-- START OF DATA PROVIDED --

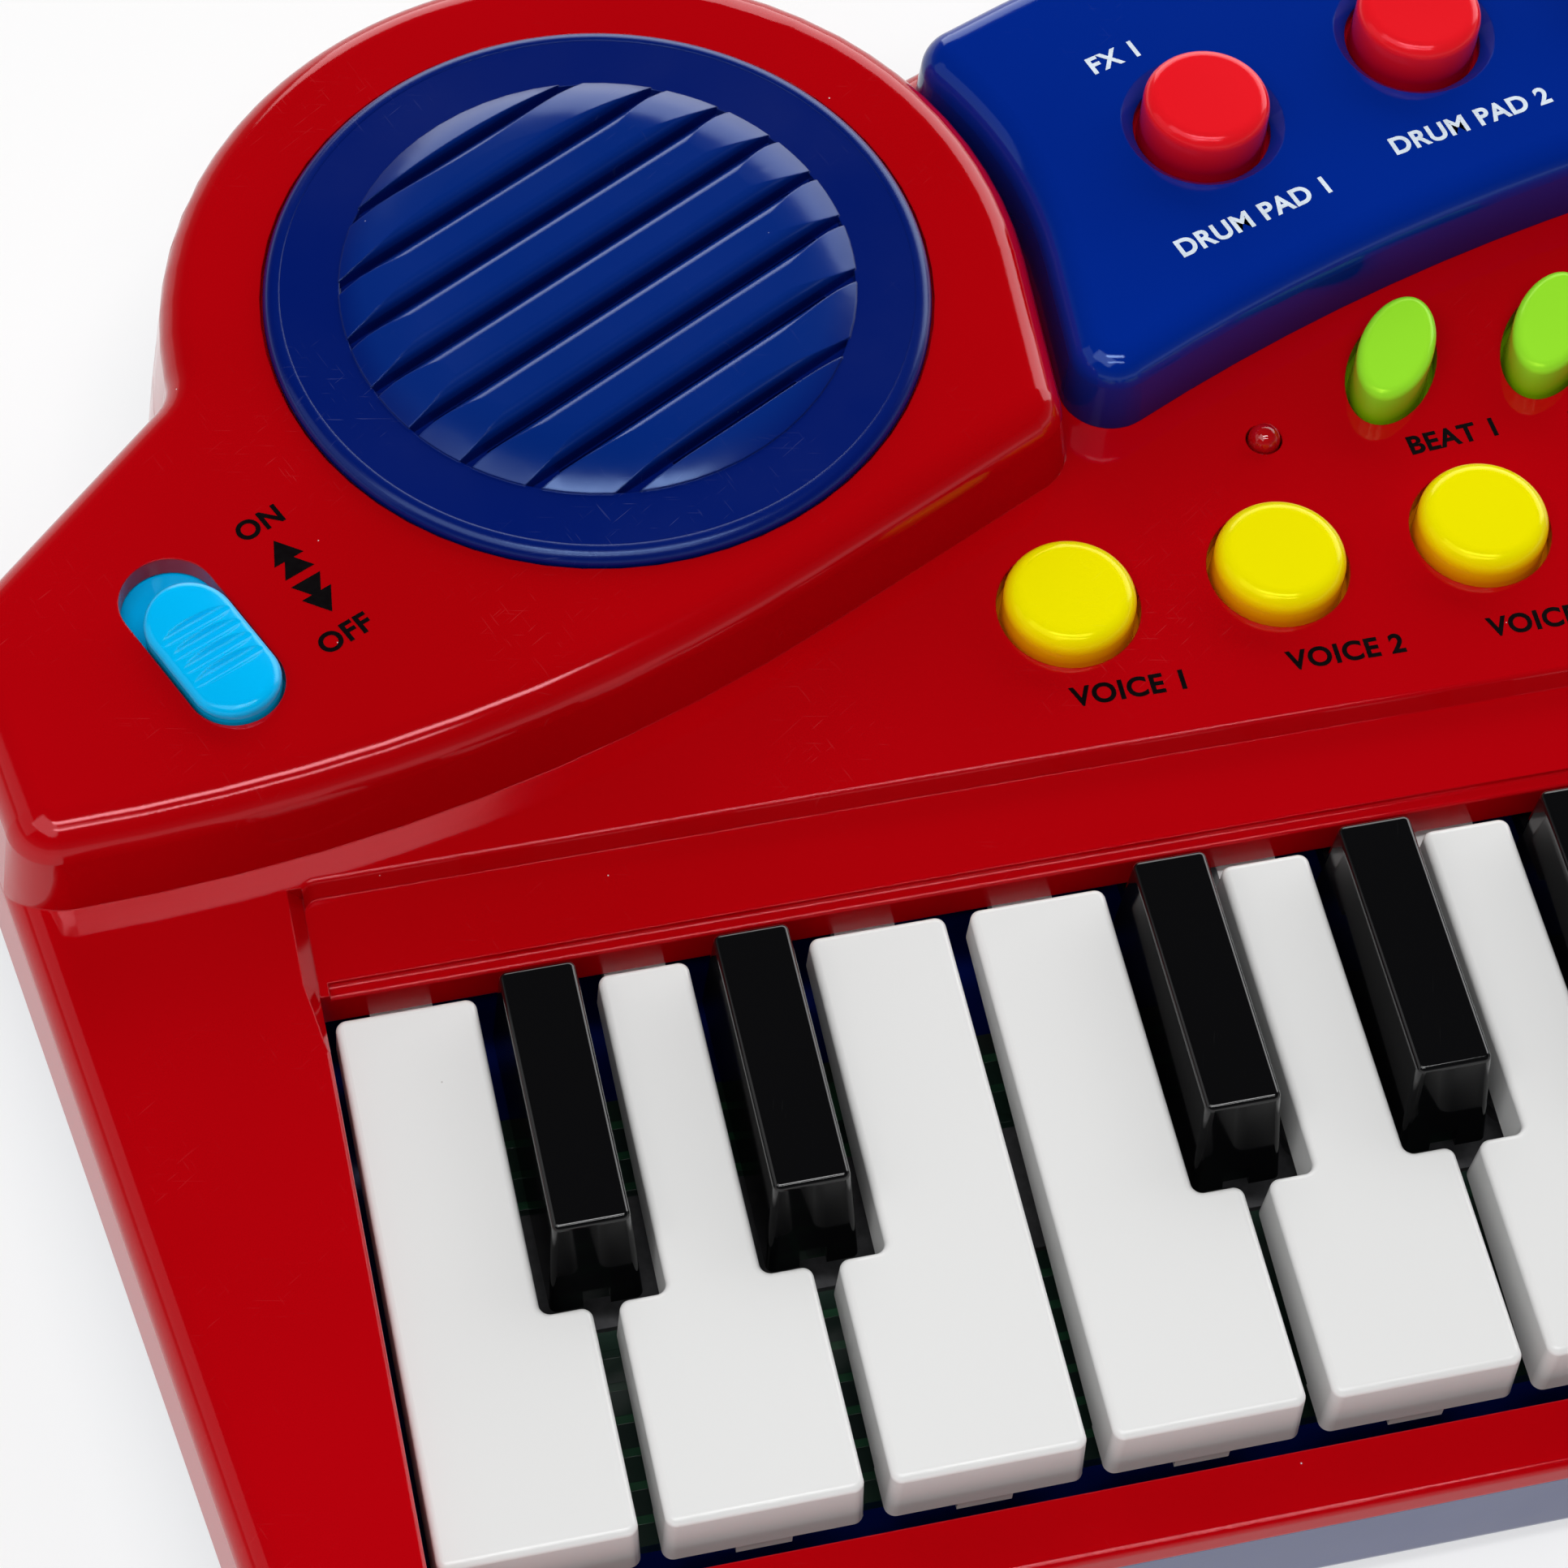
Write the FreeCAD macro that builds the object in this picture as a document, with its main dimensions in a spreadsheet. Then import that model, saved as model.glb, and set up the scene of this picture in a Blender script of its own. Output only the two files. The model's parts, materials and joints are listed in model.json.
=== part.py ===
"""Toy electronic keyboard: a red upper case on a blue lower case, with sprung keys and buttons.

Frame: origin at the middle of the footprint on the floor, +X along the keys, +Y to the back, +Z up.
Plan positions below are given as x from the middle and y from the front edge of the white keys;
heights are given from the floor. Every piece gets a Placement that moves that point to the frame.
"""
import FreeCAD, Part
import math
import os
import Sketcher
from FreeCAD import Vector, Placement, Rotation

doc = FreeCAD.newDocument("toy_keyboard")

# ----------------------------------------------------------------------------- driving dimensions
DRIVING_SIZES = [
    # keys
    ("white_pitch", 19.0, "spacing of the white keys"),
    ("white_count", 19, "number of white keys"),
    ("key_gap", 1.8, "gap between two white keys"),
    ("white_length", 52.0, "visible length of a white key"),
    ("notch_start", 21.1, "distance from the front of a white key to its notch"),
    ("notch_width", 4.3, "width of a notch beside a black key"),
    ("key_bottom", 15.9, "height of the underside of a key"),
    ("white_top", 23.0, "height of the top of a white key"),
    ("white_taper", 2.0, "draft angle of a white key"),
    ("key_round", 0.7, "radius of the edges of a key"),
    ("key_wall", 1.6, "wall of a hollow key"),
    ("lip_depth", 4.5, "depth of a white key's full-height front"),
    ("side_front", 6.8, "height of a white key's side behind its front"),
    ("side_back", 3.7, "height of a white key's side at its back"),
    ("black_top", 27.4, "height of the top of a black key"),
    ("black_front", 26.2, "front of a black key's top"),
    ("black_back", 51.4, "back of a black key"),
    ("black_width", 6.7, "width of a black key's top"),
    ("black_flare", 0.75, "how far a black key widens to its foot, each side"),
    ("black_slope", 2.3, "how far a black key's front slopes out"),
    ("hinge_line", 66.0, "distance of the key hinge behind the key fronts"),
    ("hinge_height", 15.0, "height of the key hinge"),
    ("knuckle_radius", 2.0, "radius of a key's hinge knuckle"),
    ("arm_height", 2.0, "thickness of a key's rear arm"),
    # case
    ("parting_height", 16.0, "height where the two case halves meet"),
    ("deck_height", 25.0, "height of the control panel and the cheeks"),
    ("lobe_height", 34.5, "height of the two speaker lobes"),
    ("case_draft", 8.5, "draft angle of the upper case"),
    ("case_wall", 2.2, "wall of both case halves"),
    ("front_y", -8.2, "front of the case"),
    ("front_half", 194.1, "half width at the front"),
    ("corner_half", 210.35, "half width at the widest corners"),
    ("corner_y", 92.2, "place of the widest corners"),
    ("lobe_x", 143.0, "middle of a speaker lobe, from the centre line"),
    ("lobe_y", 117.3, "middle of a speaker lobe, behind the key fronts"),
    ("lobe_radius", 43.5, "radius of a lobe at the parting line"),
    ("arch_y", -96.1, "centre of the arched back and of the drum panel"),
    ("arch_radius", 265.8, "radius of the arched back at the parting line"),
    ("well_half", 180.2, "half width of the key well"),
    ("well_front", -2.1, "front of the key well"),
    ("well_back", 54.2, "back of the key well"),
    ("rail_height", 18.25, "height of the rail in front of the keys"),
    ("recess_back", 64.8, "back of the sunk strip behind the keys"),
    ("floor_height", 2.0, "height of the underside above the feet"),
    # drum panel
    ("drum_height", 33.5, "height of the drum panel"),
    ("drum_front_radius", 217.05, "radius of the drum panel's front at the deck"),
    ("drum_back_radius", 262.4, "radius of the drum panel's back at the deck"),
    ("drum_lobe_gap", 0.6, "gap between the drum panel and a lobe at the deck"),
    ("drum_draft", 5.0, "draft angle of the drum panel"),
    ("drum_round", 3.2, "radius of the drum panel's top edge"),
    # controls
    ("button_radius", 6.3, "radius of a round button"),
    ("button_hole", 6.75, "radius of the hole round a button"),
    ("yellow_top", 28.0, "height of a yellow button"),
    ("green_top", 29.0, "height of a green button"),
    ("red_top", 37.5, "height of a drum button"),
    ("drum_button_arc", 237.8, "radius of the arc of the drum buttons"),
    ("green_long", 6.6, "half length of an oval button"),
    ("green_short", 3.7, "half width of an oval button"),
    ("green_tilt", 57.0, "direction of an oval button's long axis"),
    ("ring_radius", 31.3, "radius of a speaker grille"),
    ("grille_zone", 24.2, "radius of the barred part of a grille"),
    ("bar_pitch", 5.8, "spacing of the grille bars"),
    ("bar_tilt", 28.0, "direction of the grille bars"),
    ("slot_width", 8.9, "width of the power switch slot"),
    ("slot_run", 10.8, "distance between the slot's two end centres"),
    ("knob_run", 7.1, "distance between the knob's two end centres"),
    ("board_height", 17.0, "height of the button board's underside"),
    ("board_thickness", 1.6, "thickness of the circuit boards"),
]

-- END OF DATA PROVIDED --

§ **DIRECTION**:
Restate the listing above word for word.

§ **ANSWER TO THIS PROBLEM**:
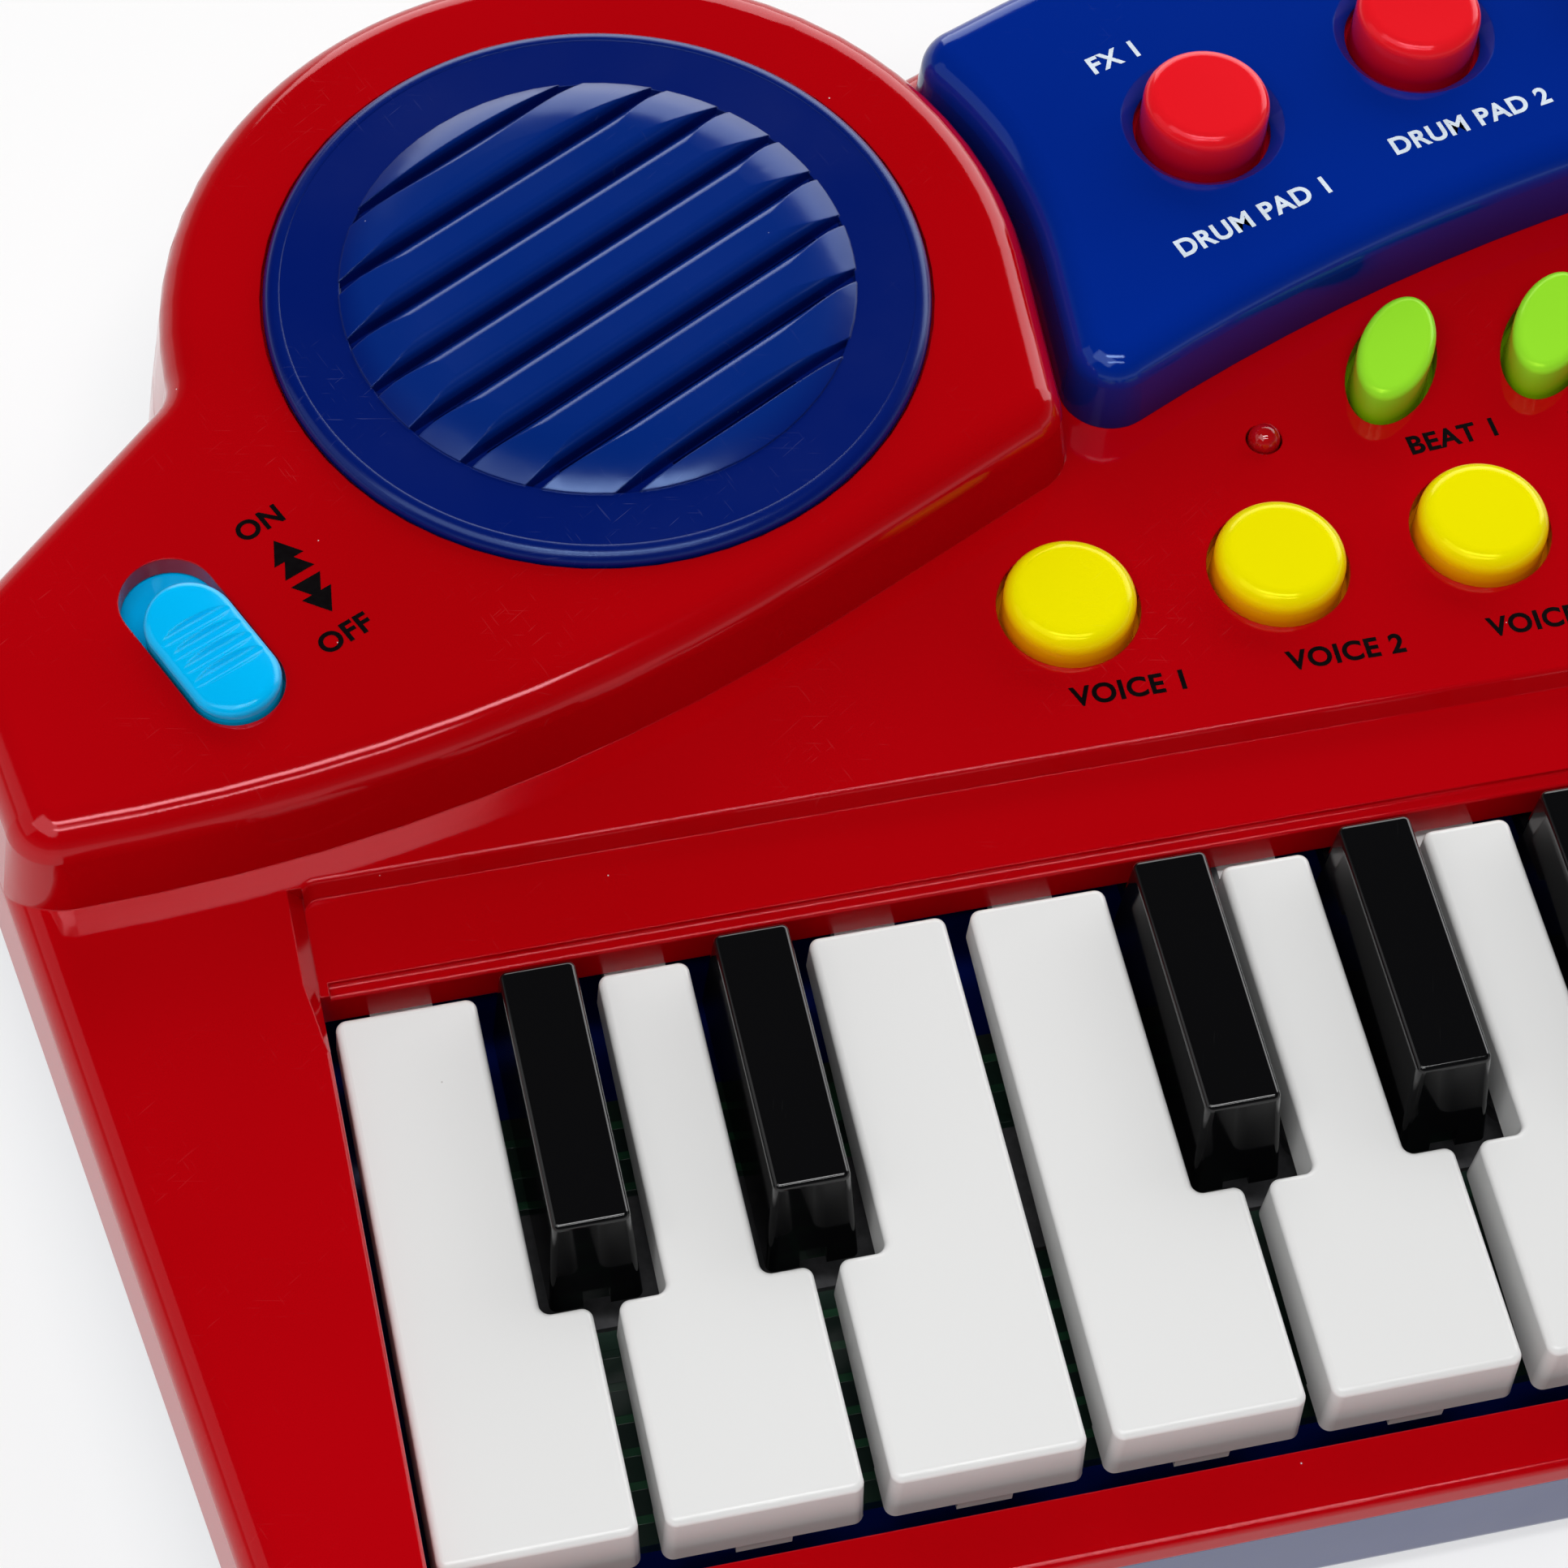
Write the FreeCAD macro that builds the object in this picture as a document, with its main dimensions in a spreadsheet. Then import that model, saved as model.glb, and set up the scene of this picture in a Blender script of its own. Output only the two files. The model's parts, materials and joints are listed in model.json.
=== part.py ===
"""Toy electronic keyboard: a red upper case on a blue lower case, with sprung keys and buttons.

Frame: origin at the middle of the footprint on the floor, +X along the keys, +Y to the back, +Z up.
Plan positions below are given as x from the middle and y from the front edge of the white keys;
heights are given from the floor. Every piece gets a Placement that moves that point to the frame.
"""
import FreeCAD, Part
import math
import os
import Sketcher
from FreeCAD import Vector, Placement, Rotation

doc = FreeCAD.newDocument("toy_keyboard")

# ----------------------------------------------------------------------------- driving dimensions
DRIVING_SIZES = [
    # keys
    ("white_pitch", 19.0, "spacing of the white keys"),
    ("white_count", 19, "number of white keys"),
    ("key_gap", 1.8, "gap between two white keys"),
    ("white_length", 52.0, "visible length of a white key"),
    ("notch_start", 21.1, "distance from the front of a white key to its notch"),
    ("notch_width", 4.3, "width of a notch beside a black key"),
    ("key_bottom", 15.9, "height of the underside of a key"),
    ("white_top", 23.0, "height of the top of a white key"),
    ("white_taper", 2.0, "draft angle of a white key"),
    ("key_round", 0.7, "radius of the edges of a key"),
    ("key_wall", 1.6, "wall of a hollow key"),
    ("lip_depth", 4.5, "depth of a white key's full-height front"),
    ("side_front", 6.8, "height of a white key's side behind its front"),
    ("side_back", 3.7, "height of a white key's side at its back"),
    ("black_top", 27.4, "height of the top of a black key"),
    ("black_front", 26.2, "front of a black key's top"),
    ("black_back", 51.4, "back of a black key"),
    ("black_width", 6.7, "width of a black key's top"),
    ("black_flare", 0.75, "how far a black key widens to its foot, each side"),
    ("black_slope", 2.3, "how far a black key's front slopes out"),
    ("hinge_line", 66.0, "distance of the key hinge behind the key fronts"),
    ("hinge_height", 15.0, "height of the key hinge"),
    ("knuckle_radius", 2.0, "radius of a key's hinge knuckle"),
    ("arm_height", 2.0, "thickness of a key's rear arm"),
    # case
    ("parting_height", 16.0, "height where the two case halves meet"),
    ("deck_height", 25.0, "height of the control panel and the cheeks"),
    ("lobe_height", 34.5, "height of the two speaker lobes"),
    ("case_draft", 8.5, "draft angle of the upper case"),
    ("case_wall", 2.2, "wall of both case halves"),
    ("front_y", -8.2, "front of the case"),
    ("front_half", 194.1, "half width at the front"),
    ("corner_half", 210.35, "half width at the widest corners"),
    ("corner_y", 92.2, "place of the widest corners"),
    ("lobe_x", 143.0, "middle of a speaker lobe, from the centre line"),
    ("lobe_y", 117.3, "middle of a speaker lobe, behind the key fronts"),
    ("lobe_radius", 43.5, "radius of a lobe at the parting line"),
    ("arch_y", -96.1, "centre of the arched back and of the drum panel"),
    ("arch_radius", 265.8, "radius of the arched back at the parting line"),
    ("well_half", 180.2, "half width of the key well"),
    ("well_front", -2.1, "front of the key well"),
    ("well_back", 54.2, "back of the key well"),
    ("rail_height", 18.25, "height of the rail in front of the keys"),
    ("recess_back", 64.8, "back of the sunk strip behind the keys"),
    ("floor_height", 2.0, "height of the underside above the feet"),
    # drum panel
    ("drum_height", 33.5, "height of the drum panel"),
    ("drum_front_radius", 217.05, "radius of the drum panel's front at the deck"),
    ("drum_back_radius", 262.4, "radius of the drum panel's back at the deck"),
    ("drum_lobe_gap", 0.6, "gap between the drum panel and a lobe at the deck"),
    ("drum_draft", 5.0, "draft angle of the drum panel"),
    ("drum_round", 3.2, "radius of the drum panel's top edge"),
    # controls
    ("button_radius", 6.3, "radius of a round button"),
    ("button_hole", 6.75, "radius of the hole round a button"),
    ("yellow_top", 28.0, "height of a yellow button"),
    ("green_top", 29.0, "height of a green button"),
    ("red_top", 37.5, "height of a drum button"),
    ("drum_button_arc", 237.8, "radius of the arc of the drum buttons"),
    ("green_long", 6.6, "half length of an oval button"),
    ("green_short", 3.7, "half width of an oval button"),
    ("green_tilt", 57.0, "direction of an oval button's long axis"),
    ("ring_radius", 31.3, "radius of a speaker grille"),
    ("grille_zone", 24.2, "radius of the barred part of a grille"),
    ("bar_pitch", 5.8, "spacing of the grille bars"),
    ("bar_tilt", 28.0, "direction of the grille bars"),
    ("slot_width", 8.9, "width of the power switch slot"),
    ("slot_run", 10.8, "distance between the slot's two end centres"),
    ("knob_run", 7.1, "distance between the knob's two end centres"),
    ("board_height", 17.0, "height of the button board's underside"),
    ("board_thickness", 1.6, "thickness of the circuit boards"),
]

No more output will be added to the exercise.